Sociologist Everett Rogers published his seminal text, The Diffusion of Innovations, in 1962, and laid the foundation for our understanding of how new ideas spread within a social system. His work is most recognized by the bell curve that traces the process from innovators, to early adopters on one side of the curve to laggards on the other. I believe his model helps us understand the lifecycle of innovation within a discipline, industry or field of study. While it may be easier to observe the seeds of innovation in grassroots examples like Hudson Taylor or George Whitefield, what I refer to as the Innovation Lifecycle is most helpful when applied to the macro context of how organizations in a similar field respond over time to new methodologies.

Stage 1: Innovation – The lifecycle begins with a visionary, like Hudson Taylor, who sees what others do not, where a new idea becomes imaginable, at least for a few. Often new ideas are birthed at the fringe of the enterprise where outliers are more comfortable and questions can be posed that would otherwise be dismissed by the confidence of insider experts.

Stage 2: Adoption – If a new idea and the methodology it spawns produces results it will eventually become acceptable and adopted by others. John Wesley was just as skeptical as anyone about Whitefield’s open air preaching until he saw for himself the common folk of Bristol and the surrounding communities respond sincerely to a message they would have otherwise not even heard.

Wesley not only embraced the controversial method of open air preaching for himself, he eventually trained many others who would follow in his steps. By the time Methodist circuit riders ministered on the frontiers of the westward settlements of America open air ministry was commonplace.

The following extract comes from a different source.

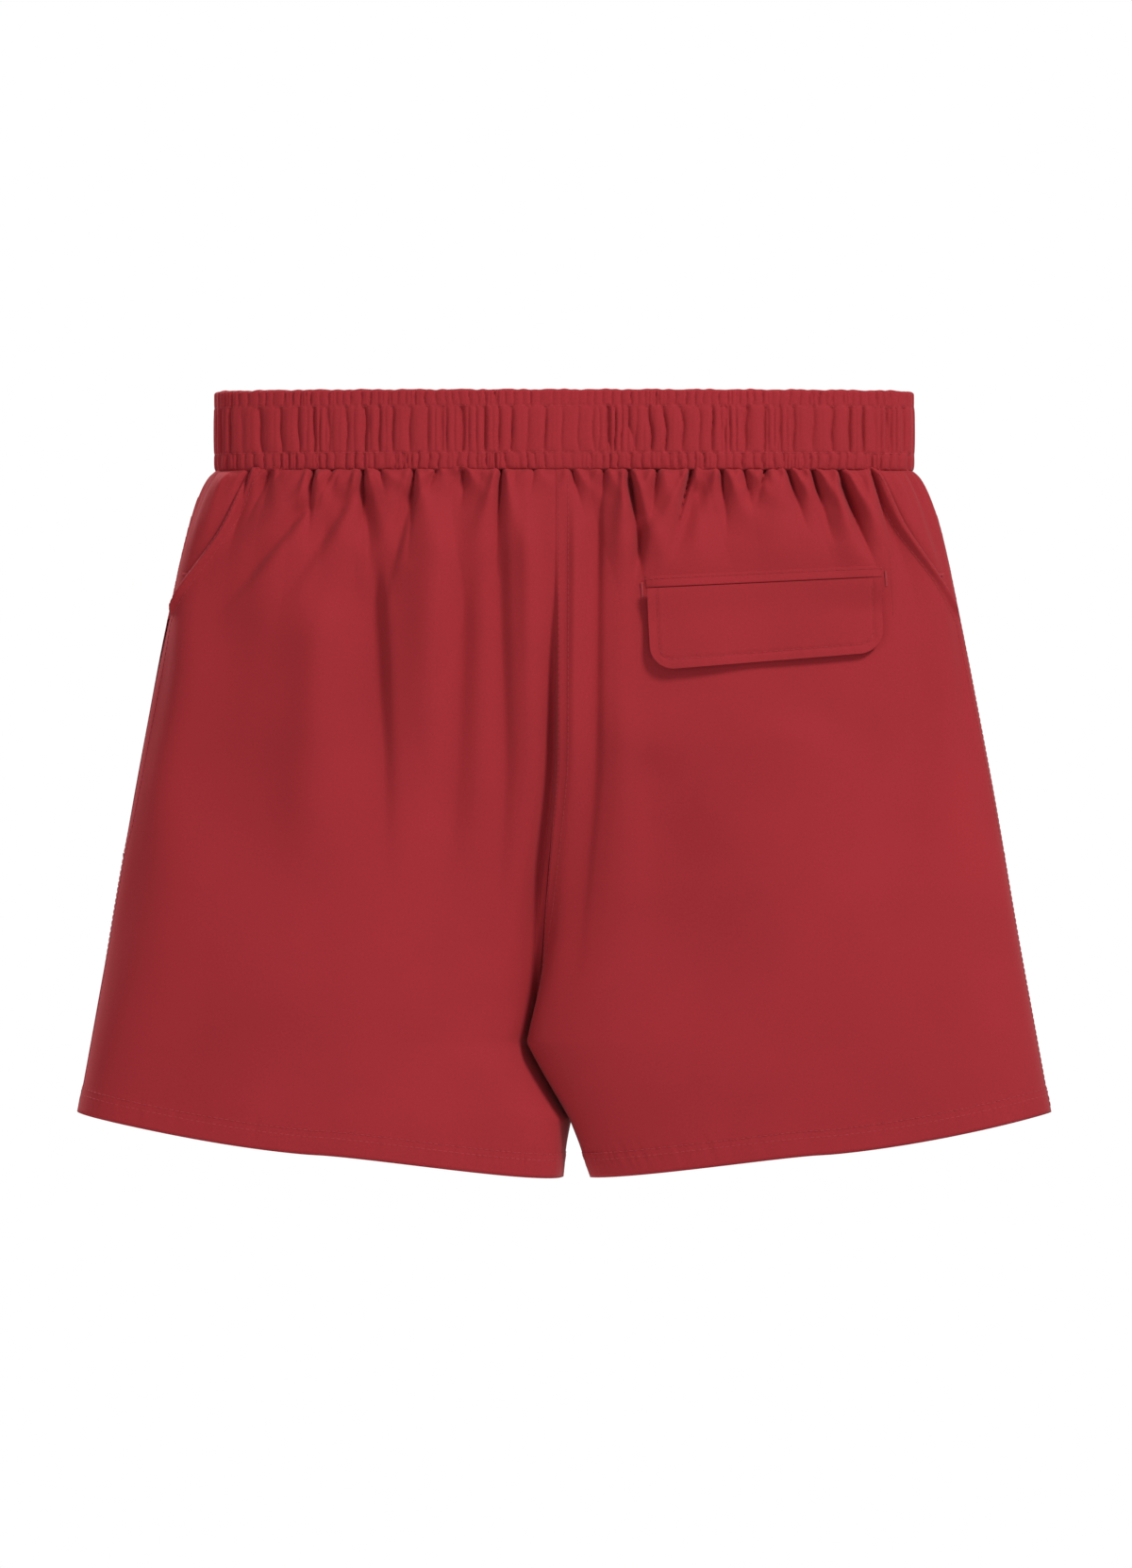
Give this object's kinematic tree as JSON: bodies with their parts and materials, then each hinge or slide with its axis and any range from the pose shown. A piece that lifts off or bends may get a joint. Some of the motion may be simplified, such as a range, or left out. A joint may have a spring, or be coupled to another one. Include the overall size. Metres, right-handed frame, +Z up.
{
  "type": "shorts",
  "caption": "Woven shorts with a gathered elastic waistband, wide legs, side-seam pockets and a rear pocket under a flap that lifts.",
  "frame": {"origin": "middle of the waist opening, level with the waistband's top rim, where a waist, a form or a hanger holds the shorts", "axes": "+Z up, the wearer faces +Y, so the back with its flap pocket faces -Y; +X towards the wearer's right leg"},
  "size_m": [0.517, 0.0909, 0.4165],
  "materials": {
    "shell_cloth": "matte fine plain weave",
    "pocket_cloth": "matte light plain weave",
    "elastic": "matte ribbed",
    "thread": "satin thread"
  },
  "bodies": {
    "shorts": {"waistband_casing": "shell_cloth", "back_panel_left": "shell_cloth", "back_panel_right": "shell_cloth", "front_panel_left": "shell_cloth", "front_panel_right": "shell_cloth", "side_pocket_facing_left": "shell_cloth", "side_pocket_facing_right": "shell_cloth", "rear_pocket_upper_welt": "shell_cloth", "rear_pocket_lower_welt": "shell_cloth", "side_pocket_front_bag_left": "pocket_cloth", "side_pocket_front_bag_right": "pocket_cloth", "side_pocket_back_bag_left": "pocket_cloth", "side_pocket_back_bag_right": "pocket_cloth", "rear_pocket_bag_outer": "pocket_cloth", "rear_pocket_bag_inner": "pocket_cloth", "waistband_elastic": "elastic", "side_tack_upper_left": "thread", "side_tack_upper_right": "thread", "side_tack_lower_left": "thread", "side_tack_lower_right": "thread", "rear_tack_left": "thread", "rear_tack_right": "thread", "cord_eyelet_left": "thread", "cord_eyelet_right": "thread"},
    "rear_flap": {"flap_outer": "shell_cloth", "flap_lining": "shell_cloth"}
  },
  "joints": [
    {"name": "rear_flap_lift", "type": "hinge", "parent": "shorts", "child": "rear_flap", "pos_m": [0.10527, -0.04161, -0.104], "axis": [-0.9951, -0.0863, -0.0488], "range_deg": [0, 150]}
  ]
}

Stage 3: Routinization – At some point in the adoption phase the new idea reaches a tipping point and is not merely acceptable, it is preferable. There is enough of a track record for processes to be refined and systems to be routinized. At this point in the lifecycle the methodology is no longer perceived as innovative and could be better described as mainstream. Benchmarking becomes possible and best practices emerge that level the playing field, enabling the laggards of Rogers’ bell curve to get up to speed more quickly.

Stage 4: Tradition – When widely held assumptions about how we do something go unchallenged for more than one generation of leadership they become traditions.48 This is true regardless of how radical or innovative the idea was in stage one. The problem with traditions is not inherently a lack of effectiveness, it is the blind spots they produce in leaders that make underlying assumptions invisible and thereby unchallenged.

The mainstream of the Great Commission community of North America is entrenched in traditional methodology that has been largely unchallenged for more than one generation of leadership. We have well established and highly routinized approaches for how we mobilize, train, fund and care for workers serving in cross-cultural ministry around the world.

The problem with traditional methods is not initially a lack of effectiveness. It is just the opposite. Traditional methods with efficient systems and incremental improvements often remain productive enough to justify their continued use well beyond the emergence of changes in the macro context that suggest innovation is needed to remain effective in the future.

Stage 5: Disruption – Economist Joseph Schumpeter coined the phrase creative destruction to describe how the old is replaced by the new through innovation.49 This is most readily observed in the technology sector but creative destruction can also be observed in business process innovation.

Breakthrough innovation is fundamentally disruptive because it challenges underlying assumptions, the governing variables within which our existing methodologies operate. The more traditional the methodology, the more highly routinized the systems and the less visible the underlying assumptions. Invisible assumptions operate beneath the layer of conscious thought, much like the normalized behaviors of culture and worldview.

The Innovation Lifecycle moves through the first four stages rather predictably, from innovation to adoption, to routinization and tradition. Stage five, disruption, is somewhat predictable in terms of where it will come from (the fringe) but much less so with regard to when. Nearly every mission leader I speak with acknowledges our current models for funding the Great Commission will not take us into the future. Socio-cultural changes suggest the next generation of North American missionaries will not follow the same path as those who have gone before them. Traditional methodologies are in various stages of residual effectiveness and disruptive innovation is the need of the hour.

My greatest fear is not if paradigm pioneers will emerge with breakthrough ideas but rather how will the vanguards of tradition respond?

Four Challenges of Disruptive Innovation


Embracing disruptive innovation seems illogical to mainstream organizations for four reasons. First, it requires them to identify and question widely held assumptions about the status quo. Second, it requires them to dismantle highly routinized systems created to support traditional methods before those methods have completely outlived their usefulness. Third, it will be clear to everyone that the new methodology is unproven and great risk is involved with developing the organizational competencies required to embrace the new approach. Fourth, the initial results of the innovative methodology will almost always be less than what the traditional method is producing in the short run.

So here are a few questions worth exploring. Highly routinized and well refined systems are good for efficiency but can undermine creativity. How are you managing that tension? If methods become traditional when they go unchallenged for more than one generation of leadership, how traditional is your organization? More importantly, what is your process for exposing and challenging the underlying assumptions that drive traditional methodology?